Spieler 3 hat basierend auf seinem kleinen Chipstack die niedrigste Chance, zu gewinnen. Das bedeutet, dass er mehr Flexibilität hat, um aggressiv zu spielen, als Spieler 2, weil er weniger zu verlieren hat. Weder Spieler 1 noch Spieler 2 wollen das Risiko eingehen, um den ganzen Stack von Spieler 3 zu spielen und dabei ihren eigenen Stack zu verringern. Deshalb sollten sie All-ins nur mit ihren stärksten Blättern callen.

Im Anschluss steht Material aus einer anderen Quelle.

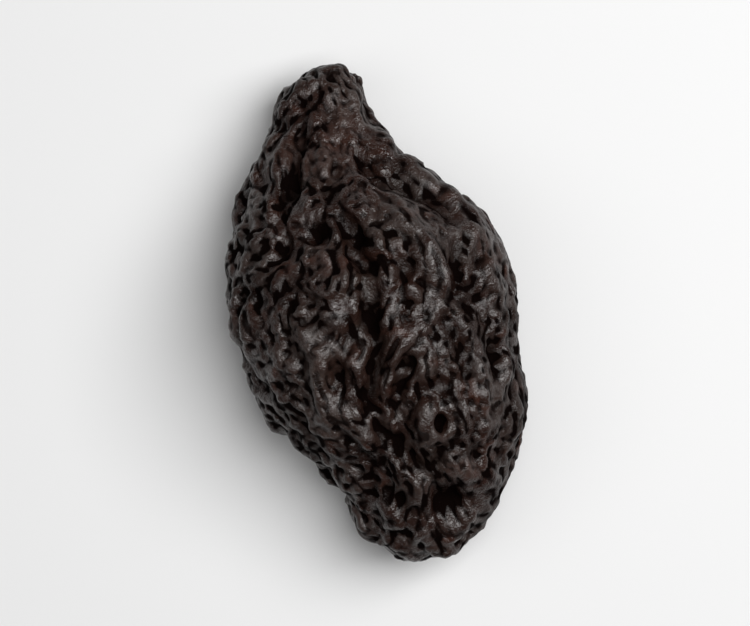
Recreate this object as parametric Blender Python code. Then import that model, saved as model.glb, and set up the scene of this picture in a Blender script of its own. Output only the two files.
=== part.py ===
"""A prune: one dried plum, lying on its flatter side with its stem neck towards +Y.

The fruit is a single solid. A ball of even squares is stretched over a row of sections, then
broad hollows, long furrows, raised folds and a net of skin creases are pressed into it, and the
underside is pressed flat where the fruit rests.

The origin is the middle of the footprint, on the surface that the prune lies on. Sizes in the
tables are in millimetres, and the finished mesh is in metres.
"""

import math

import bmesh
import bpy
import numpy as np

MM = 0.001

LENGTH = 40.6

# Squares of the ball's mesh along X, Y and Z: the fruit is longest in Y, so it has most there.
SQUARES = (26, 46, 21)

# Sections from the blossom end (station -1) to the stem end (+1):
# (station, spine x, half width, spine z, half thickness). A section is as wide and thick as the
# half sizes say times the round end's factor, which is 1 at the middle and 0 at both ends.
SECTIONS = (
    (-1.00, 0.6, 10.4, 6.2, 7.8),
    (-0.84, 0.7, 9.9, 6.3, 7.6),
    (-0.70, 1.2, 9.6, 6.5, 7.6),
    (-0.55, 1.2, 10.2, 6.8, 7.9),
    (-0.38, 0.3, 10.9, 7.2, 8.1),
    (-0.10, -0.1, 11.2, 7.6, 8.4),
    (0.12, -0.2, 11.5, 7.7, 8.6),
    (0.30, -0.4, 11.1, 7.4, 8.2),
    (0.45, -1.3, 9.9, 6.9, 7.4),
    (0.57, -1.7, 8.6, 6.3, 6.4),
    (0.68, -1.7, 7.4, 5.9, 5.6),
    (0.79, -1.5, 6.9, 5.6, 5.2),
    (0.90, -0.9, 7.9, 5.4, 5.8),
    (1.00, -0.2, 10.7, 5.3, 7.5),
)
SECTION_SQUARENESS = 2.15

UPPER = 1
LOWER = -1

# Places where the flesh has shrunk away from the stone's flat cheeks:
# (side, x, y, reach, depth)
HOLLOWS = (
    (UPPER, 5.5, -1.5, 5.0, 0.9),
    (UPPER, -5.5, 6.5, 3.6, 0.7),
    (UPPER, 2.8, -15.6, 1.7, 1.5),
    (UPPER, -4.0, -4.6, 1.3, 0.5),
    (UPPER, 3.3, -9.4, 0.8, 0.9),
    (UPPER, -4.8, 11.4, 0.9, 0.8),
    (UPPER, -3.0, 7.2, 0.9, 0.8),
    (UPPER, -7.3, 6.4, 0.9, 0.6),
    (LOWER, -5.5, -9.0, 4.0, 0.8),
    (LOWER, 5.0, 8.5, 4.5, 0.9),
    (LOWER, 4.0, -11.0, 3.5, 0.7),
)

# Long furrows, and folds where the depth is negative, as lines over one side of the body:
# (side, depth, half width, ((x, y), ...))
FURROWS = (
    # The crease under the neck, and the shoulder's fold outside it
    (UPPER, 1.0, 0.75, ((1.2, 12.8), (2.0, 10.7), (4.4, 9.7), (6.3, 8.2), (7.9, 6.4))),
    (UPPER, -0.5, 0.9, ((2.8, 13.8), (5.0, 10.9), (7.6, 7.8), (9.2, 4.8), (9.4, 1.2))),
    # The suture, which the two cheeks fold into
    (UPPER, 1.0, 0.8, ((-0.8, 7.4), (-0.4, 4.6), (-0.4, 2.2), (-0.9, -0.6))),
    (UPPER, 0.8, 0.7, ((-0.6, -2.4), (-1.5, -4.6), (-1.9, -7.2), (-1.3, -10.0))),
    (UPPER, 0.8, 0.6, ((1.4, -4.0), (0.2, -7.0), (-0.1, -10.6), (0.6, -13.0))),
    # Folds of the right cheek
    (UPPER, -0.6, 0.7, ((3.4, 7.0), (5.0, 4.8), (5.9, 2.0), (5.6, -0.8))),
    (UPPER, 0.7, 0.5, ((2.2, 4.3), (3.2, 2.6), (4.2, 1.0))),
    (UPPER, 0.8, 0.5, ((7.4, 4.2), (7.2, 2.6), (6.8, 0.7))),
    (UPPER, 0.6, 0.5, ((9.1, 3.1), (8.4, 1.6), (8.0, 0.2), (8.4, -2.6), (8.8, -5.6))),
    (UPPER, -0.6, 0.6, ((0.5, -4.2), (2.3, -2.6), (4.4, -0.6))),
    (UPPER, -0.5, 0.6, ((6.6, -1.6), (7.0, -5.2), (7.2, -9.0), (6.4, -12.6))),
    # The curl round the small pit
    (UPPER, -0.5, 0.5, ((1.7, -8.5), (2.7, -7.7), (4.0, -7.8), (4.8, -9.0), (4.6, -10.5),
                        (3.4, -11.1), (2.1, -10.6), (1.6, -9.5))),
    # The left cheek's smooth fold
    (UPPER, -0.7, 0.9, ((-5.2, -2.0), (-5.7, -4.6), (-5.0, -7.4), (-3.2, -9.8))),
    # Pleats of the neck
    (UPPER, 0.5, 0.5, ((-2.6, 17.4), (-3.4, 14.6), (-4.6, 12.6))),
    (UPPER, 0.4, 0.5, ((-0.4, 16.6), (-0.9, 13.6), (-1.4, 10.2))),
    (LOWER, 0.5, 0.5, ((-2.2, 17.8), (-2.8, 14.0), (-3.8, 10.6))),
    (LOWER, 0.5, 0.5, ((0.4, 17.4), (0.6, 14.0), (2.4, 10.0))),
    # The underside's furrows
    (LOWER, 0.9, 0.8, ((-7.6, 6.8), (-8.6, 2.6), (-8.4, -2.4), (-6.6, -7.4), (-3.2, -12.6))),
    (LOWER, 0.8, 0.7, ((4.6, 12.0), (7.4, 6.2), (8.6, 1.4), (8.0, -4.0))),
    (LOWER, 0.8, 0.7, ((6.4, -6.6), (4.6, -11.2), (3.4, -15.6))),
    (LOWER, -0.6, 0.9, ((-1.6, 12.0), (-4.4, 7.4), (-5.6, 4.0))),
    (LOWER, -0.6, 0.9, ((1.0, -13.0), (0.6, -16.6))),
)

# The creases' net: where a field of crossing waves passes zero, the skin has folded in.
CREASE_SEED = 7
WAVES = 40
# Between them it stands a little proud of the body.
PROUD = 0.25
# (wave length, how much longer it is along the fruit, depth, sharpness)
CREASES = (
    (4.6, 2.1, 0.60, 0.50),
    (3.3, 1.6, 0.45, 0.60),
)
# The stretched shoulder is smoother than the rest: (side, x, y, reach, share of depth taken off)
SMOOTHER = (
    (UPPER, 7.2, 6.0, 3.6, 0.75),
    (UPPER, -1.6, 17.6, 2.6, 0.5),
)
# Where the fruit rests, its creases are pressed out.
PRESSED_UP_TO = 1.6
PRESSED_SHARE = 0.75


def along(station, column):
    """A section's value at each station, on a smooth curve through the rows."""
    rows = np.array(SECTIONS)
    at, value = rows[:, 0], rows[:, column]
    slope = np.gradient(value, at)
    i = np.clip(np.searchsorted(at, station) - 1, 0, len(at) - 2)
    gap = at[i + 1] - at[i]
    t = (station - at[i]) / gap
    return (
        value[i] * (1 + 2 * t) * (1 - t) ** 2
        + value[i + 1] * t**2 * (3 - 2 * t)
        + slope[i] * gap * t * (1 - t) ** 2
        - slope[i + 1] * gap * t**2 * (1 - t)
    )


def ball_of_squares(counts):
    """A unit ball whose mesh is a cube's, cut into squares that are even as seen from its centre."""
    bm = bmesh.new()
    bmesh.ops.create_cube(bm, size=2.0)
    for axis, count in enumerate(counts):
        normal = [0.0, 0.0, 0.0]
        normal[axis] = 1.0
        for k in range(1, count):
            angle = (k / count - 0.5) * math.pi / 2
            point = [math.tan(angle) * n for n in normal]
            everything = bm.verts[:] + bm.edges[:] + bm.faces[:]
            bmesh.ops.bisect_plane(bm, geom=everything, dist=1e-6, plane_co=point, plane_no=normal)
    for vertex in bm.verts:
        vertex.co.normalize()
    return bm


def stretched_over_sections(ball):
    """The body's points, for the points of a unit ball."""
    station = ball[:, 1]
    round_end = np.sqrt(np.clip(1 - station**2, 1e-12, 1))
    across, up = ball[:, 0] / round_end, ball[:, 2] / round_end
    power = SECTION_SQUARENESS
    reach = round_end * (np.abs(across) ** power + np.abs(up) ** power + 1e-12) ** (-1 / power)
    return np.stack(
        (
            along(station, 1) + along(station, 2) * reach * across,
            station * LENGTH / 2,
            along(station, 3) + along(station, 4) * reach * up,
        ),
        axis=1,
    )


def set_points(bm, points):
    for vertex, point in zip(bm.verts, points):
        vertex.co = point
    bm.normal_update()


def normals_of(bm):
    return np.array([v.normal for v in bm.verts])


def on_body(body, side, x, y):
    """The body's point above or below a place in the plan."""
    away = np.hypot(body[:, 0] - x, body[:, 1] - y)
    middle = along(body[:, 1] / (LENGTH / 2), 3)
    away[(body[:, 2] - middle) * side < 0] = np.inf
    return body[np.argmin(away)]


def distance_to_path(points, path):
    """How far each point is from a path of straight runs."""
    nearest = np.full(len(points), np.inf)
    for start, end in zip(path[:-1], path[1:]):
        run = end - start
        t = np.clip((points - start) @ run / (run @ run), 0, 1)
        nearest = np.minimum(nearest, np.linalg.norm(points - start - t[:, None] * run, axis=1))
    return nearest


def bump(distance, reach):
    """A round bell: 1 at distance 0, under 0.02 past two reaches."""
    return np.exp(-((distance / reach) ** 2))


def placed_relief(body):
    """Height of the hollows, furrows and folds."""
    height = np.zeros(len(body))
    for side, x, y, reach, depth in HOLLOWS:
        away = np.linalg.norm(body - on_body(body, side, x, y), axis=1)
        height -= depth * bump(away, reach)
    for side, depth, half_width, plan in FURROWS:
        path = [on_body(body, side, x, y) for x, y in plan]
        height -= depth * bump(distance_to_path(body, path), half_width)
    return height


def crossing_waves(points, length, stretch, rng):
    """A field of waves that run in all directions, about 1 high."""
    direction = rng.normal(size=(WAVES, 3))
    direction /= np.linalg.norm(direction, axis=1)[:, None]
    direction[:, 1] /= stretch
    phase = rng.uniform(0, 2 * math.pi, WAVES)
    angle = points @ direction.T * (2 * math.pi / length) + phase
    return np.cos(angle).sum(axis=1) * math.sqrt(2 / WAVES)


def crease_net(body):
    """Height of the creases that cover the skin."""
    rng = np.random.default_rng(CREASE_SEED)
    height = np.full(len(body), PROUD)
    for length, stretch, depth, sharpness in CREASES:
        height -= depth * bump(crossing_waves(body, length, stretch, rng), sharpness)
    share = np.ones(len(body))
    for side, x, y, reach, off in SMOOTHER:
        away = np.linalg.norm(body - on_body(body, side, x, y), axis=1)
        share -= off * bump(away, reach)
    pressed = np.clip(1 - body[:, 2] / PRESSED_UP_TO, 0, 1)
    return height * share * (1 - PRESSED_SHARE * pressed)


def stood_on_origin(points):
    """The points with the underside pressed flat at height 0, over the middle of their footprint."""
    points[:, 2] = np.maximum(points[:, 2], 0.0)
    low, high = points.min(axis=0), points.max(axis=0)
    points[:, :2] -= (low[:2] + high[:2]) / 2
    return points


def skin_material():
    material = bpy.data.materials.new("prune_skin")
    material.use_nodes = True
    shader = material.node_tree.nodes["Principled BSDF"]
    shader.inputs["Base Color"].default_value = (0.018, 0.012, 0.010, 1)
    shader.inputs["Roughness"].default_value = 0.36
    shader.inputs["Metallic"].default_value = 0.0
    return material


def make_prune():
    bm = ball_of_squares(SQUARES)
    body = stretched_over_sections(np.array([v.co for v in bm.verts]))
    set_points(bm, body)
    height = placed_relief(body) + crease_net(body)
    points = stood_on_origin(body + normals_of(bm) * height[:, None])
    set_points(bm, points * MM)
    bmesh.ops.triangulate(bm, faces=bm.faces[:], quad_method="SHORT_EDGE")
    mesh = bpy.data.meshes.new("prune")
    bm.to_mesh(mesh)
    bm.free()
    mesh.shade_smooth()
    mesh.materials.append(skin_material())
    return bpy.data.objects.new("prune", mesh)


def main():
    for old in list(bpy.data.objects):
        bpy.data.objects.remove(old)
    collection = bpy.data.collections.new("Prune")
    bpy.context.scene.collection.children.link(collection)
    collection.objects.link(make_prune())


main()
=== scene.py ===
# %% [markdown]
# # A prune
#
# A prune is a plum that has lost two thirds of its water. The skin doesn't shrink with the flesh,
# so it has to go somewhere: it gathers into broad hollows, long furrows and, over all of it,
# close folds about a millimetre apart. This lesson takes the solid fruit, which already has the
# hollows and furrows, and grows the close folds over it.
#
# First the solid is loaded. It is the frame that everything here has to fit.

# %% Load the solid fruit
import math

import bmesh
import bpy
import numpy as np
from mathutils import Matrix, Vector
from mathutils.kdtree import KDTree


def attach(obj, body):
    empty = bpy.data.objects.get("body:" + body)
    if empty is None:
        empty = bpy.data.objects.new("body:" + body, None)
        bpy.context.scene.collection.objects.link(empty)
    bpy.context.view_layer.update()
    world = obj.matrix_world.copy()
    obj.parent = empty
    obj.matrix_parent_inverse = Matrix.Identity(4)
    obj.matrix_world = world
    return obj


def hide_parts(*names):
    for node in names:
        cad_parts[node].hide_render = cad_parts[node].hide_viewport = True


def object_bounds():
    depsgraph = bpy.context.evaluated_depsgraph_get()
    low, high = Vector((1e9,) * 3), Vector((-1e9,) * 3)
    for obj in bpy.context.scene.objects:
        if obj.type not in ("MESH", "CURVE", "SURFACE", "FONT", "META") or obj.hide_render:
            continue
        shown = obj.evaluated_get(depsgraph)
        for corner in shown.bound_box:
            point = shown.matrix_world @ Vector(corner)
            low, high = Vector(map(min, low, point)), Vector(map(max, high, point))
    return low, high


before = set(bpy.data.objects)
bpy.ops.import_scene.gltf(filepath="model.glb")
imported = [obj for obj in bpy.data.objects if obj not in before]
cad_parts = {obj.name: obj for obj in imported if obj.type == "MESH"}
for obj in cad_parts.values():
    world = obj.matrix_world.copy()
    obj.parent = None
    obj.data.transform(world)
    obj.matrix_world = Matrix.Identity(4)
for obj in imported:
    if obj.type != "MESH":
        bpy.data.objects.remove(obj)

MM = 0.001
cad_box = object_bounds()
low, high = (np.array(corner) / MM for corner in cad_box)
print("solid fruit, mm:", np.round(high - low, 1))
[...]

Spieler 2 steht unter dem größten Druck, was ICM angeht. Er hat zwar eine 30%-Chance zu gewinnen, aber eine 37,5%-Chance, den zweiten Platz und somit die Preisränge zu erreichen, verglichen mit 28,6% für Spieler 3. Es wäre für Spieler 2 ein Desaster, vor Spieler 3 auszuscheiden, deshalb ist zu erwarten, dass er tight spielt.

Es handelt sich hierbei um ein einfaches Beispiel eines komplexen Modells, doch wird es dir hoffentlich veranschaulichen, wie ICM zum Einsatz kommt und welchen Wert dein Stack im Turnier hat, wenn du das nächste Mal einen langen Lauf in einem Turnier hast.